Sunday, March 04, 2007

Hmong Friends

We're driving up to a trading village called Ba Ca in a cultural revolution era Russian military jeep. Without seat belts, this vehicle's shocks and struts have not been replaced since Mao was on the prowl. Bad day to have stomach upsets and try to go 120k in the mountains. The driver is a disheveled looking Vietnamese man in a Members Only jacket, accompanied by a persistent smoker's cough. To his right sits Su, the pretty young Hmong woman who will serve as our guide for the day. It is just Peggy and I in the backseat, no teenage tour group to ruin our fun.

There are about a half-dozen different village tribes within the region, each with their own ornate costume and head wear. Some have some very distinctive appearances, with protruding foreheads accentuated with shaved heads up past the temples. They all generally sell cloth weaving, clothes or blankets, sometimes silver. I've also been offered opium by a green complexioned, one-toothed woman. Not sure which tribe she's from. Surprisingly, a select few of the vendors have excellent command of English, a skill developed from years of haggling with tourists. Although their verbal skills are at times impressive, I would guess the reading and writing would be lacking a bit, given no formal education. Nonetheless, the tribal women, especially the Hmong, are extremely friendly.

We chatted with a lady who told us all about her Tet / New Year's celebration. She said she had in her village a pig, chicken, goat, buffalo and elephant. I inquired a bit further about the elephant, doing my best impression of one, to which she started talking about different sticky rice recipes, leading me to think that something got lost in translation.

Sapa (Sa Pa) is an old city in the mountains, which we surmise was formerly used as a trading village or perhaps a strategic town along the Chinese border. All along the surrounding mountain sides, rice paddies create stairways stretching vertically to the sky. The positioning of this city in a mountain valley exposes it to massive fog banks that come rolling through, reminiscent of our Golden Gate. Sapa will be basking in the sunshine one minute, then enveloped in fog the next. The town itself really isn't that big, maybe 40,000 people. Tourism is the main game here, having started in full 12 years ago (probably a through Lonely Planet mention) and peaking on the weekend market days during the dry season. Just where we're at.

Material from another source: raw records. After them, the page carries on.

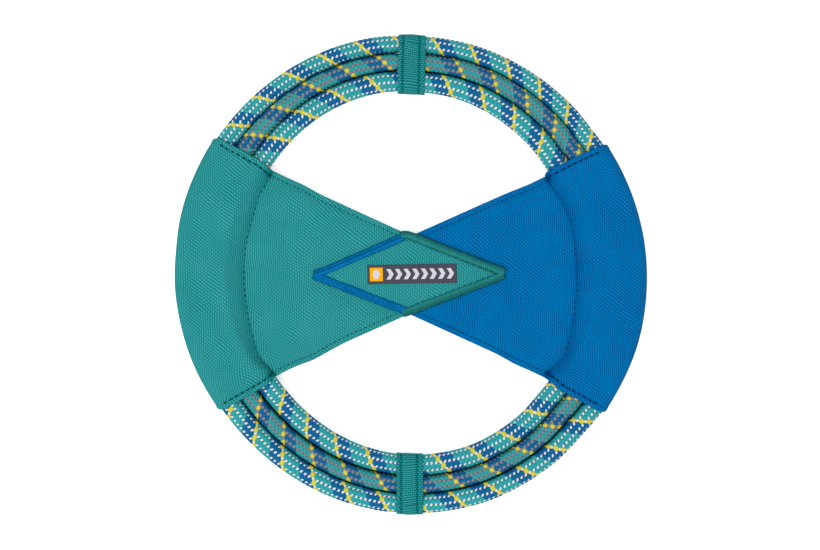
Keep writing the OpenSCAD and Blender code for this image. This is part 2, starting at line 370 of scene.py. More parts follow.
def cloth(name, colour, pitch=(1.085, 0.88), bold=1.0, lift=0.13, pale=(0.0, 0.0, 0.0)):
    """Plain weave on the flat coordinates in the attribute called weave, in mm.

    Its third value turns the slanting lines, which are partly the threads' twist and partly painted shade of
    a light from one side: 1 is down to the right, -1 is up, 0 is upright.
    pale is a painted sheen: what the brighter threads gain, and the darker ones lose, besides the painted
    shade."""
    n = Nodes(name, 0.85, 0.02)
    at, x, y, turn = n.field("weave")
    u = n.times(n.swayed(x, at, 0.045, 1.0, 5.0), math.pi / pitch[0])
    v = n.times(n.swayed(y, at, 0.06, 1.0, 4.0), math.pi / pitch[1])
    su, sv = n.math("SINE", u), n.math("SINE", v)
    over = n.math("GREATER_THAN", n.times(su, sv), 0.0)
    au, av = n.math("ABSOLUTE", su), n.math("ABSOLUTE", sv)
    warp = n.times(n.math("POWER", au, 0.7), n.math("POWER", av, 0.4))
    weft = n.times(n.math("POWER", au, 0.4), n.math("POWER", av, 0.7))
    high = n.math("ADD", n.times(warp, over), n.times(weft, n.math("SUBTRACT", 1.0, over)))
    down = n.times(n.math("COSINE", n.math("ADD", u, v)), n.math("MAXIMUM", turn, 0.0))
    up = n.times(n.math("COSINE", n.math("SUBTRACT", u, v)), n.math("MINIMUM", turn, 0.0))
    still = n.math("SUBTRACT", 1.0, n.math("ABSOLUTE", turn))
    upright = n.times(n.math("COSINE", n.times(u, 2.0)), still)
    slant = n.math("SUBTRACT", up, n.math("ADD", down, upright))
    fibre = n.fibres(at)
    # painted shade: darker in the hollows between threads, warp and weft floats a little apart in tone, and
    # slanting or upright lines that are partly twist and partly painted shade; fibre and noise are the
    # cloth's own tone
    shade = n.shaded((high, 0.0, 0.9, 1 - 0.30 * bold, 1.06),
                     (over, 0.0, 1.0, 1 - 0.06 * bold, 1 + 0.06 * bold),
                     (slant, -1.0, 1.0, 1 - 0.21 * bold, 1 + 0.21 * bold),
                     (fibre, 0.3, 0.7, 0.92, 1.08), (n.noise(at, 0.05, 3.0), 0.3, 0.7, 0.95, 1.05))
    shade = n.painted_shade(shade, fibre)
    tall = n.math("ADD", high, n.times(fibre, 0.25))
    # pale adds a painted sheen to the brighter threads
    more = n.scale(pale, n.math("SUBTRACT", shade, 1.0))
    tone = n.add("VectorMath", {0: n.scale(colour, shade), 1: more}, operation="ADD").outputs[0]
    tone = n.add("VectorMath", {0: tone, 1: (0.0, 0.0, 0.0)}, operation="MAXIMUM").outputs[0]
    return n.done(tone, n.bump(tall, lift * MM, 0.8))


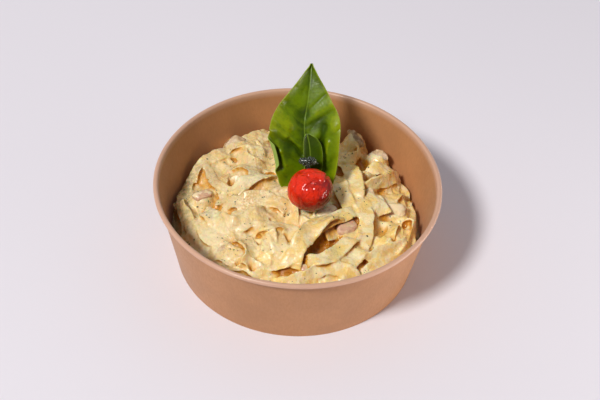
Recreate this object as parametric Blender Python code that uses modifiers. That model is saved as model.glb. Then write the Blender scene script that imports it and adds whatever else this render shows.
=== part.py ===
"""Fettuccine alfredo in its round paper bowl, with a roasted cherry tomato and basil on top.

Run with: blender --background --python part.py
Units are metres and +Z is up. The origin is the centre of the bowl's foot, on the table.
The bowl's front is at -Y.
"""

import math
import random

import bmesh
import bpy
from mathutils import Euler, Vector

MM = 0.001
CLEARANCE = 0.35 * MM  # gap kept between neighbouring pieces

# Paper bowl: a conical wall with a rolled rim, and a base disc lifted by a narrow foot ring.
RIM_RADIUS = 75.0 * MM
FOOT_RADIUS = 64.0 * MM
BOWL_HEIGHT = 50.0 * MM
PAPER = 0.6 * MM
CURL_RADIUS = 1.35 * MM
CURL_SWEEP = math.radians(290)
CURL_STEPS = 8
FOOT_WIDTH = 1.6 * MM
FOOT_ROUNDING = 0.3 * MM
BASE_LIFT = 5.0 * MM
FLOOR_FILLET = 0.8 * MM
BOWL_STEPS = 54

# Heap of noodles, which fills the bowl out to its wall.
HEAP_SPOKES = 68
HEAP_RINGS = 19
HEAP_EDGE = 22.0 * MM
HEAP_BACK_RISE = 3.0 * MM
HEAP_CROWN = 36.5 * MM
NOODLE_WIDTH = 8.5 * MM
NOODLE_STEP = 3.2 * MM
NOODLE_LOOPS = 26
NOODLE_SEED = 5
TOPPING_HOLLOW = 9.0 * MM  # noodles lie flat within this distance of a chicken or mushroom piece

# Roasted cherry tomato.
TOMATO_RADIUS = 12.0 * MM
TOMATO_CENTRE = Vector((6.3, -6.7, 50.0)) * MM
TOMATO_SQUASH = 0.96
TOMATO_WRINKLE = 0.025

# Basil: one standing leaf, one small leaf in front of it, and a tuft of buds.
LEAF_LENGTH = 69.0 * MM
LEAF_HALF_WIDTH = 18.6 * MM
LEAF_THICKNESS = 0.8 * MM
LEAF_BASE = Vector((2.6, 12.0, 30.0)) * MM
LEAF_LEAN = math.radians(27)
LEAF_CUP = 9.0 * MM
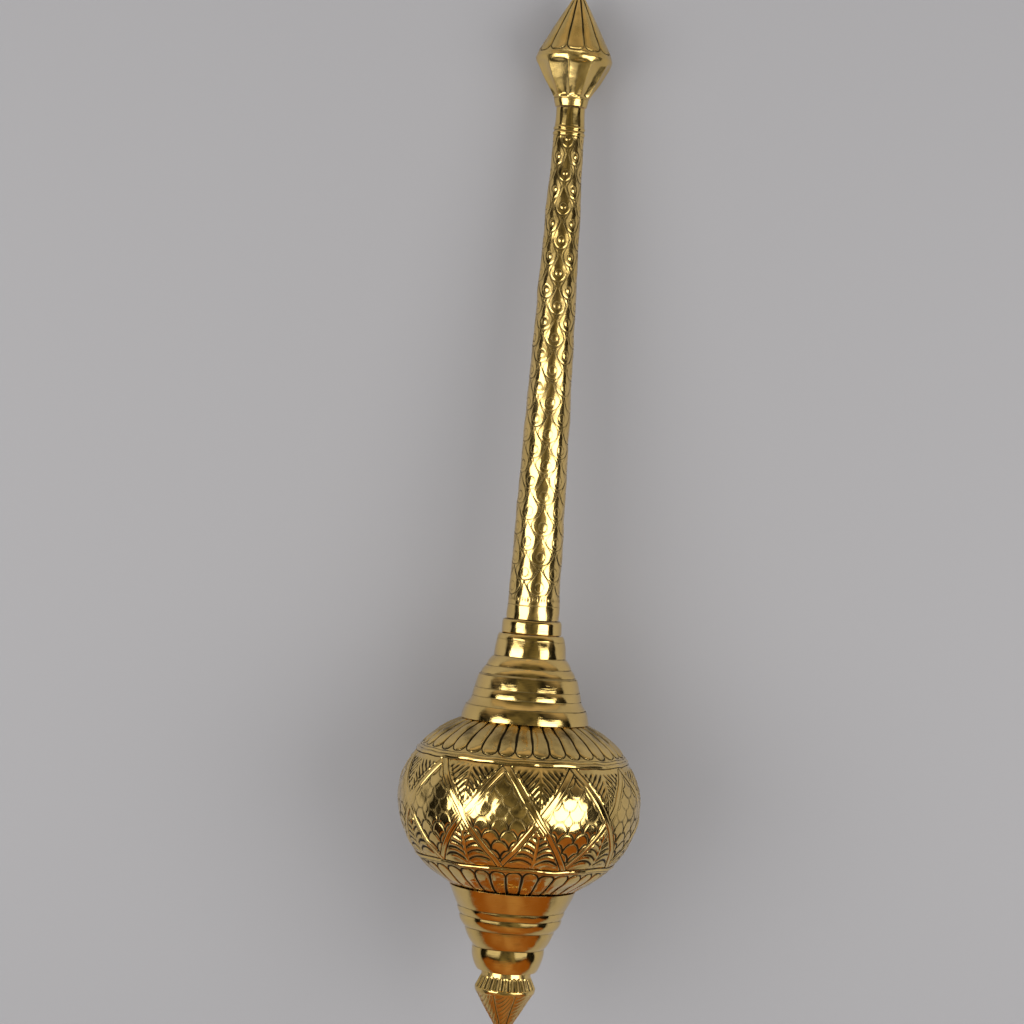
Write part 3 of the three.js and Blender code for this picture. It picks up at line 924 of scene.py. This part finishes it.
def lower_fronds(reach, y, to_strap, half_height):
    """Arched fronds each side of a stalk, under a small pointed arch, with a gable on the lower ridge.
    Its darkening is patina between the fronds, a dark line beside the stalk and a painted shadow inside the
    arch.
    """
    up = half_height - y
    family = (up - 1.1 * reach + 0.045 * reach ** 2) / VEIN_SPACING
    in_fronds = smooth(0.8, 2.2, reach) * smooth(3.0, 4.6, to_strap)
    in_fronds = in_fronds * smooth(2.0 - FROND_LENGTH, 7.0 - FROND_LENGTH, -up) * smooth(3.0, 5.0, up)
    crescent = hump(nearest(family), 0.3) * in_fronds
    between = hump(nearest(family + 0.5), 0.29) * in_fronds
    stalk = hump(reach, 1.0) * stalk_zone(up)
    arch_half = np.clip((y - 4.2) * 0.62, 0.0, 4.3)
    arch = hump(reach - arch_half, 0.95) * smooth(4.2, 5.0, y) * (1.0 - smooth(15.0, 16.5, y))
    inner = hump(reach - np.clip((15.0 - y) * 0.42, 0.0, 3.0), 0.7)
    inner = inner * smooth(8.0, 9.0, y) * (1.0 - smooth(14.5, 16.0, y))
    gable = hump(reach - (6.2 - up) * 1.05, 0.9) * smooth(0.0, 0.8, up) * (1.0 - smooth(6.2, 7.0, up))
    height = 0.55 * crescent + 0.5 * stalk + 0.6 * arch + 0.45 * inner + 0.6 * gable - 0.6 * between
    beside_stalk = hump(reach - 1.7, 0.6) * stalk_zone(up)
    # The soil here holds patina between the fronds, a dark line beside the stalk and a painted shadow just
    # inside the arch.
    soil = 1.15 * between + 0.7 * beside_stalk + 0.5 * arch_shadow(reach, arch_half, y)
    return height, np.clip(soil, 0.0, 1.0)


def stalk_zone(up):
    return smooth(7.0, 10.0, up) * smooth(-FROND_LENGTH, 4.0 - FROND_LENGTH, -up)


# A painted shadow: a dark band just inside the raised arch, added to the patina.
def arch_shadow(reach, arch_half, y):
    return hump(reach - arch_half + 1.5, 0.8) * smooth(6.0, 7.5, y) * (1.0 - smooth(15.0, 16.5, y))


def frieze_sector(sizes, lines):
    """One repeat of the strapwork frieze on a mesh whose lines run along the straps."""
    profile = rounded_rows(head_outline(FRIEZE_FROM, FRIEZE_TO, 200), 600, 0.3, 0.0)
    arc_length = profile.arc[-1]
    between = strap_lines(lines)
    place = lambda k: np.floor_divide(k, lines) + between[np.mod(k, lines)]
    low, diff = np.meshgrid(np.arange(-1, 2 * lines), np.arange(-lines, lines), indexing="ij")
    even = (low - diff) % 2 == 0
    i, j = ((low + diff) // 2)[even], ((low - diff) // 2)[even]
    corners = np.stack([[i, j], [i, j + 1], [i + 1, j + 1], [i + 1, j]])
    sums = corners.sum(axis=1)
    used, index = np.unique(corners.transpose(0, 2, 1).reshape(-1, 2), axis=0, return_inverse=True)
    index = index.reshape(4, -1)
    total = used.sum(axis=1)
    u = 0.5 * (place(used[:, 0]) - place(used[:, 1]))
    v = np.clip(0.5 * (place(used[:, 0]) + place(used[:, 1])), 0.0, 1.0)
    faces = []
    for face, heights in zip(index.T, sums.T):
        kept = [int(c) for c, h in zip(face, heights) if 0 <= h <= 2 * lines]
        if len(kept) >= 3:
            faces.append(kept)
    arc = v * arc_length
    at, radius, lean_at, lean_radius = (np.interp(arc, profile.arc, values) for values in profile[:4])
    height, groove = frieze_relief(sizes, arc_length)(u, v, radius)
    angle = DIAMOND_AT + u * TURN / sizes.diamonds
    at = at + height * lean_at
    radius = radius + height * lean_radius
    points = np.stack([radius * np.sin(angle), radius * np.cos(angle), at], axis=1)
    points = np.vstack([points, [[0.0, 0.0, FRIEZE_FROM], [0.0, 0.0, FRIEZE_TO]]])
    groove = np.append(groove, [0.0, 0.0])
    for edge, pole in ((0, len(points) - 2), (2 * lines, len(points) - 1)):
        rim = np.flatnonzero(total == edge)
        rim = rim[np.argsort(u[rim])]
        for a, b in zip(rim[:-1], rim[1:]):
            faces.append([int(b), int(a), pole] if edge == 0 else [int(a), int(b), pole])
    kept = np.unique(np.concatenate([np.array(f) for f in faces]))
    renumber = np.full(len(points), -1)
    renumber[kept] = np.arange(len(kept))
    return points[kept], [[int(renumber[c]) for c in f] for f in faces], groove[kept]


def make_frieze(context):
    sizes = context.scene.mace_head
    metal = embossed_brass(context.scene.mace_finish)
    piece = ring("head_frieze", frieze_sector(sizes, LINES_PER_STRAP), sizes.diamonds, metal)
    settle_on_head(piece, [(0.10, 15.0, 71), (0.03, 6.0, 72)])


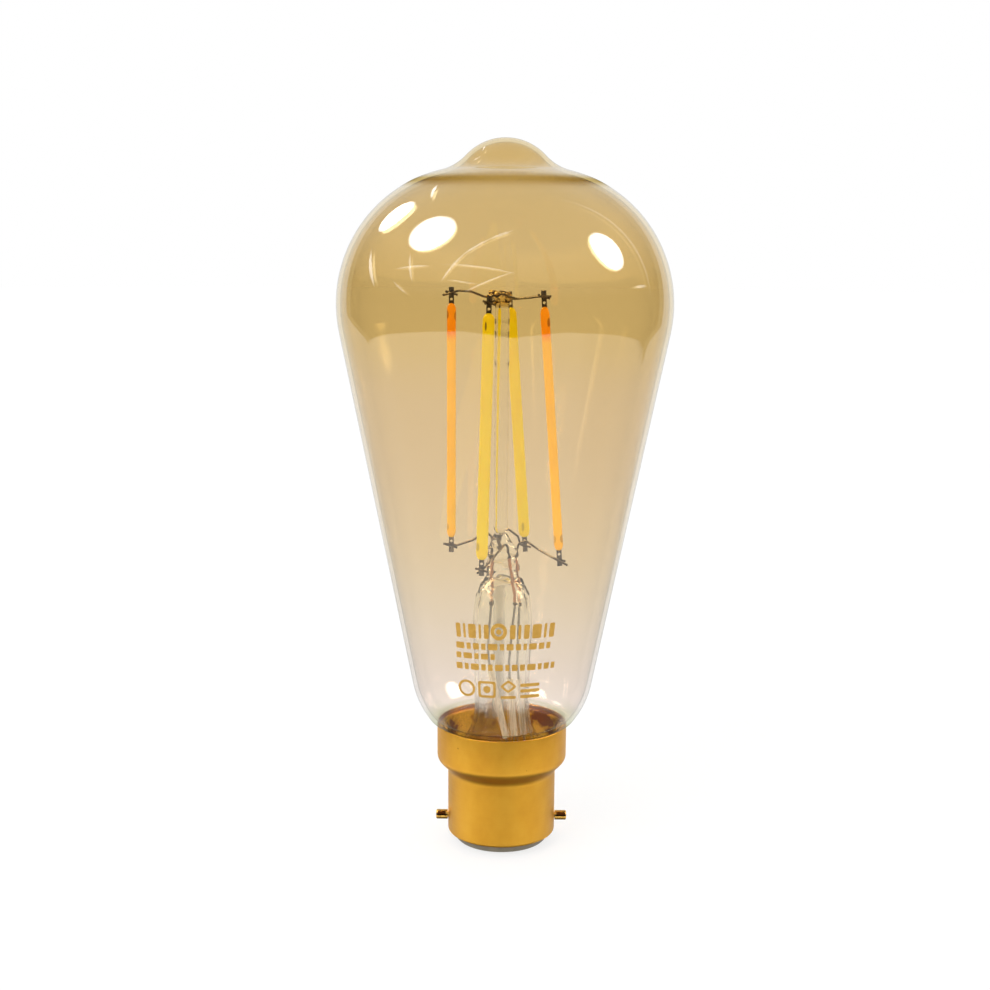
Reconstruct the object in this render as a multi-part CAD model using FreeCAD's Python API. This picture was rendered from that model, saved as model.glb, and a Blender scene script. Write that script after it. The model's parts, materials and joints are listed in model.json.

Ba Ca is another remote village that hosts the regional market on Sundays. You can buy the same handicrafts that one could in Sapa, but there is more of a local feel and a much larger turn out. Any type of animal is either being sold or butchered in the food stalls. Puppies cost $8, water buffalo $250, baby chickens are a dime a dozen. The Flower Hmong women dominate here, called as such because of their very colourful and ornate dressing. A photographer's dream.

The village women do all the selling, while the men are back in the villages or transporting people and materiel to and for. If a pack of villagers gets a whiff that you want to buy something, either through a pause in stride or fleeting eye contact, you're suddenly surrounded. They'll wear you down with relentless 'buy from me' sales tactics. If you should sit down for a second, or stop to look at a map, a half dozen girls and women nab you and fight for your attention. Various pantomiming will be attempted to show off their craftsman ship, convey a desired price and finally find a buyer.

There is one exemption to the tourist mongering habits of the village tribes: the Chinese. They arrive in town stomping in perfectly ordered columns of four, with their tour leader in front of the pack. The Chinese wear these bright red baseball hats which signify a 'no buy zone', keeping any village peddlers at bay. They're allowed a buffer of ten feet or so in which no villager dares to cross. We're told that they never buy, so no one even tries any more. They certainly change the vibe of whatever block they're marching down with an air of intimidation.